For this exercise, write out exactly, and only, the lines running from the line that contains "# The outline of both ends" through the line that contains "obj.matrix_world = world".

+++ INFORMATION PROVIDED +++

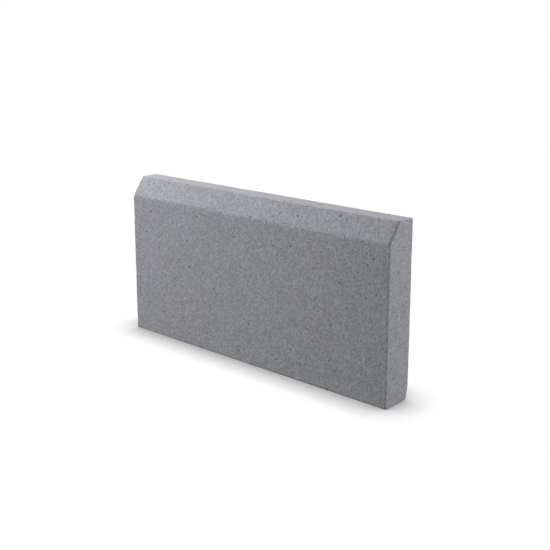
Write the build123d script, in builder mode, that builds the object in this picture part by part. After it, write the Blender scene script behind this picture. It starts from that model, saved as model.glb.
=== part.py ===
"""A pressed concrete kerb stone: one solid bar with a sloped upper front edge.

The stone stands on its bed as it would on a level floor. +X runs along its
length, -Y is the exposed front that carries the slope, and +Z is up. The origin
is the middle of the bed. Sizes are in millimetres.
"""

import os

from build123d import *

# The stone's overall size
length = 500.0
height = 250.0
thickness = 50.0

# The slope along the upper front edge, and how far it runs back and down
slope_depth = 20.0
slope_drop = 28.0

# Edges as the mould leaves them: the two long edges of the slope are the
# softest, the other long edges are barely rounded
slope_foot_radius = 6.0
slope_head_radius = 3.0
long_edge_radius = 1.5

# A narrow rebate across each end of the slope, where the mould's end plate
# pressed a little way into the concrete
rebate_width = 3.5
rebate_depth = 1.5

# How far the cut for a rebate runs on past the slope, enough to clear its
# rounded edges
rebate_overrun = 6.0

# The flat that the end plates leave round the outline of both ends
end_edge_flat = 1.0

# The section's corners, from the bed up the front and over the slope
front_y = -thickness / 2
back_y = thickness / 2
slope_foot = Vector(0, front_y, height - slope_drop)
slope_head = Vector(0, front_y + slope_depth, height)

# The plane that the slope lies in: its x runs along the stone, its y up the slope
slope_rise = slope_head - slope_foot
slope_plane = Plane(
    origin=(slope_foot + slope_head) / 2,
    x_dir=(1, 0, 0),
    z_dir=Vector(1, 0, 0).cross(slope_rise),
)

with BuildPart() as kerb_stone:
    # The section, drawn square to the length
    with BuildSketch(Plane.YZ):
        with BuildLine():
            Polyline(
                (front_y, 0),
                (front_y, slope_foot.Z),
                (slope_head.Y, height),
                (back_y, height),
                (back_y, 0),
                close=True,
            )
        make_face()
    extrude(amount=length / 2, both=True)

    # The slope's two long edges: the lower one is the only long edge at its
    # height, the upper one is the front edge of the top
    long_edges = kerb_stone.edges().filter_by(Axis.X)
    foot_edge = long_edges.sort_by(Axis.Z)[2]
    head_edge = long_edges.group_by(Axis.Z)[-1].sort_by(Axis.Y)[0]
    fillet(foot_edge, radius=slope_foot_radius)
    fillet(head_edge, radius=slope_head_radius)

    # The back's two long edges and the front edge of the bed
    back_edges = kerb_stone.edges().filter_by(Axis.X).group_by(Axis.Y)[-1]
    bed_edges = kerb_stone.edges().filter_by(Axis.X).group_by(Axis.Z)[0]
    fillet([*back_edges, bed_edges.sort_by(Axis.Y)[0]], radius=long_edge_radius)

    # The rebates run the whole way up the slope and out over its rounded edges
    with BuildSketch(slope_plane):
        with Locations(
            (-(length - rebate_width) / 2, 0),
            ((length - rebate_width) / 2, 0),
        ):
            Rectangle(rebate_width, slope_rise.length + 2 * rebate_overrun)
    extrude(amount=-rebate_depth, mode=Mode.SUBTRACT)

    # The outline of both ends
    ends = kerb_stone.faces().sort_by(Axis.X)
    chamfer([*ends[0].edges(), *ends[-1].edges()], length=end_edge_flat)

kerb_stone.part.label = "kerb_stone"

os.makedirs("parts", exist_ok=True)
export_step(kerb_stone.part, "parts/kerb_stone.step")

size = kerb_stone.part.bounding_box().size
print(f"size {size.X:.2f} x {size.Y:.2f} x {size.Z:.2f} mm")
print(f"volume {kerb_stone.part.volume / 1e6:.3f} litres")
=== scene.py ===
# %% [markdown]
# # A pressed concrete kerb stone
#
# A kerb stone is pressed in a steel mould from a damp, fine-grained concrete and
# pushed out while it's still soft. Everything on its skin comes from that: flat
# faces with open pores, edges that are slightly soft and crumbled, and a tone
# that is never quite even. This lesson rebuilds that skin as one closed mesh.
#
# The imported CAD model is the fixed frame. It gives the stone's place and size,
# and nothing here changes them. All lengths are in metres.

# %% Load the frame
import math
from collections import Counter

import bmesh
import bpy
from mathutils import Matrix, Vector


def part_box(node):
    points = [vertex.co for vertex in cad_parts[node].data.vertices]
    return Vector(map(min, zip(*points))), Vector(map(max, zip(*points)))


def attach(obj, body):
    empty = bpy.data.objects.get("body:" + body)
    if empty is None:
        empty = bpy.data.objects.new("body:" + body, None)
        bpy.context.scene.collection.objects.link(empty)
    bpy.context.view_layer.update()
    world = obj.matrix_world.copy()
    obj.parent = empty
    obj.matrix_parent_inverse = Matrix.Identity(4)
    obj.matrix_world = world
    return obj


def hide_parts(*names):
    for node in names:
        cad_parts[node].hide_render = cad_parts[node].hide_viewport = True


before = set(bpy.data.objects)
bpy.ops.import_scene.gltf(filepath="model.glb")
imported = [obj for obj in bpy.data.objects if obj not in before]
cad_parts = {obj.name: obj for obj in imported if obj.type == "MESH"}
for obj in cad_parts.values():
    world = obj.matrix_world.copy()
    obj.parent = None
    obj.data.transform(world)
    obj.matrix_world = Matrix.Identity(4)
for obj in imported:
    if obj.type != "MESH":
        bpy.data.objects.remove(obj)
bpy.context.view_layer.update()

mm_per_m = 1000
stone_low, stone_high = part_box("kerb_stone")
length, thickness, height = stone_high - stone_low
print(f"stone {length:.3f} x {thickness:.3f} x {height:.3f} m")

# %% [markdown]
# ## Writing node trees as maths
#
# Both the shape and the finish of the stone are node trees. Added one by one,
# their Math nodes are hard to read, so a small class wraps a number socket and
# overloads the operators: `1 - mask` then adds a Subtract node. Every other node
# comes from one method, which takes the node's type, its settings and its inputs.

# %% A number socket that can be calculated with
class Number:
    """A number in a node tree, from a socket, that Python's operators work on."""

    def __init__(self, nodes, socket):
        self.nodes = nodes
        self.socket = socket

    def math(self, operation, *values):
        return self.nodes.math(operation, *values)

    def __add__(self, other):
        return self.math("ADD", self, other)

    def __radd__(self, other):
        return self.math("ADD", other, self)

    def __sub__(self, other):
        return self.math("SUBTRACT", self, other)

    def __rsub__(self, other):
        return self.math("SUBTRACT", other, self)

    def __mul__(self, other):
        return self.math("MULTIPLY", self, other)

    def __rmul__(self, other):
        return self.math("MULTIPLY", other, self)

    def __truediv__(self, other):
        return self.math("DIVIDE", self, other)

    def __rtruediv__(self, other):
        return self.math("DIVIDE", other, self)

    def __pow__(self, other):
        return self.math("POWER", self, other)

    def __neg__(self):
        return self.math("MULTIPLY", self, -1.0)

    def __abs__(self):
        return self.math("ABSOLUTE", self)


# %% A tree that adds nodes
class Nodes:
    """Adds nodes to one tree: a material's or a Geometry Nodes tree."""

    def __init__(self, tree):
        self.tree = tree

    def add(self, kind, settings=None, inputs=None):
        """Adds a node of that type, with its settings, then its inputs' values or links."""
        node = self.tree.nodes.new(kind)
        for name, value in (settings or {}).items():
            setattr(node, name, value)
        for name, value in (inputs or {}).items():
            self.feed(self.input(node, name), value)
        return node

    def input(self, node, name):
        """An input by its number, its identifier or its name."""
        if isinstance(name, int):
            return node.inputs[name]
        named = [s for s in node.inputs if name in (s.identifier, s.name) and s.enabled]
        return named[0]

    def feed(self, socket, value):
        """Links a socket or a Number to an input, or sets a plain value."""
        if isinstance(value, Number):
            value = value.socket
        if isinstance(value, bpy.types.NodeSocket):
            self.tree.links.new(value, socket)
        else:
            socket.default_value = value

    def number(self, socket):
        return Number(self, socket)

    def math(self, operation, *values):
        """A Math node. Its result is a Number."""
        inputs = dict(enumerate(values))
        node = self.add("ShaderNodeMath", {"operation": operation}, inputs)
        return self.number(node.outputs[0])

    def vector_math(self, operation, *values):
        """A Vector Math node with a vector as its result."""
        inputs = dict(enumerate(values))
        return self.add("ShaderNodeVectorMath", {"operation": operation}, inputs).outputs[0]

    def measured(self, operation, *values):
        """A Vector Math node with a number as its result, such as a length."""
        inputs = dict(enumerate(values))
        node = self.add("ShaderNodeVectorMath", {"operation": operation}, inputs)
        return self.number(node.outputs["Value"])

    def scaled(self, vector, amount):
        """A vector times a number."""
        settings = {"operation": "SCALE"}
        node = self.add("ShaderNodeVectorMath", settings, {0: vector, "Scale": amount})
        return node.outputs[0]

    def split(self, vector):
        """A vector's three parts, as Numbers."""
        node = self.add("ShaderNodeSeparateXYZ", inputs={0: vector})
        return [self.number(part) for part in node.outputs]

    def joined(self, x, y, z):
        """Three numbers as one vector."""
        return self.add("ShaderNodeCombineXYZ", inputs={0: x, 1: y, 2: z}).outputs[0]

    def ramp(self, value, low, high, smooth=False):
        """0 where value is at low, 1 where it is at high, and in between from one to the other."""
        settings = {"interpolation_type": "SMOOTHSTEP" if smooth else "LINEAR"}
        inputs = {"Value": value, "From Min": low, "From Max": high}
        return self.number(self.add("ShaderNodeMapRange", settings, inputs).outputs[0])

    def noise(self, vector, size, detail=2.0, roughness=0.5, seed=0.0):
        """Cloudy noise from 0 to 1, with features of about that size in metres."""
        settings = {"noise_dimensions": "4D"}
        inputs = {
            "Vector": vector,
            "W": seed,
            "Scale": 1.0 / size,
            "Detail": detail,
            "Roughness": roughness,
        }
        return self.number(self.add("ShaderNodeTexNoise", settings, inputs).outputs[0])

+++

**SOLUTION TO THE EXERCISE**.
    # The outline of both ends
    ends = kerb_stone.faces().sort_by(Axis.X)
    chamfer([*ends[0].edges(), *ends[-1].edges()], length=end_edge_flat)

kerb_stone.part.label = "kerb_stone"

os.makedirs("parts", exist_ok=True)
export_step(kerb_stone.part, "parts/kerb_stone.step")

size = kerb_stone.part.bounding_box().size
print(f"size {size.X:.2f} x {size.Y:.2f} x {size.Z:.2f} mm")
print(f"volume {kerb_stone.part.volume / 1e6:.3f} litres")
=== scene.py ===
# %% [markdown]
# # A pressed concrete kerb stone
#
# A kerb stone is pressed in a steel mould from a damp, fine-grained concrete and
# pushed out while it's still soft. Everything on its skin comes from that: flat
# faces with open pores, edges that are slightly soft and crumbled, and a tone
# that is never quite even. This lesson rebuilds that skin as one closed mesh.
#
# The imported CAD model is the fixed frame. It gives the stone's place and size,
# and nothing here changes them. All lengths are in metres.

# %% Load the frame
import math
from collections import Counter

import bmesh
import bpy
from mathutils import Matrix, Vector


def part_box(node):
    points = [vertex.co for vertex in cad_parts[node].data.vertices]
    return Vector(map(min, zip(*points))), Vector(map(max, zip(*points)))


def attach(obj, body):
    empty = bpy.data.objects.get("body:" + body)
    if empty is None:
        empty = bpy.data.objects.new("body:" + body, None)
        bpy.context.scene.collection.objects.link(empty)
    bpy.context.view_layer.update()
    world = obj.matrix_world.copy()
    obj.parent = empty
    obj.matrix_parent_inverse = Matrix.Identity(4)
    obj.matrix_world = world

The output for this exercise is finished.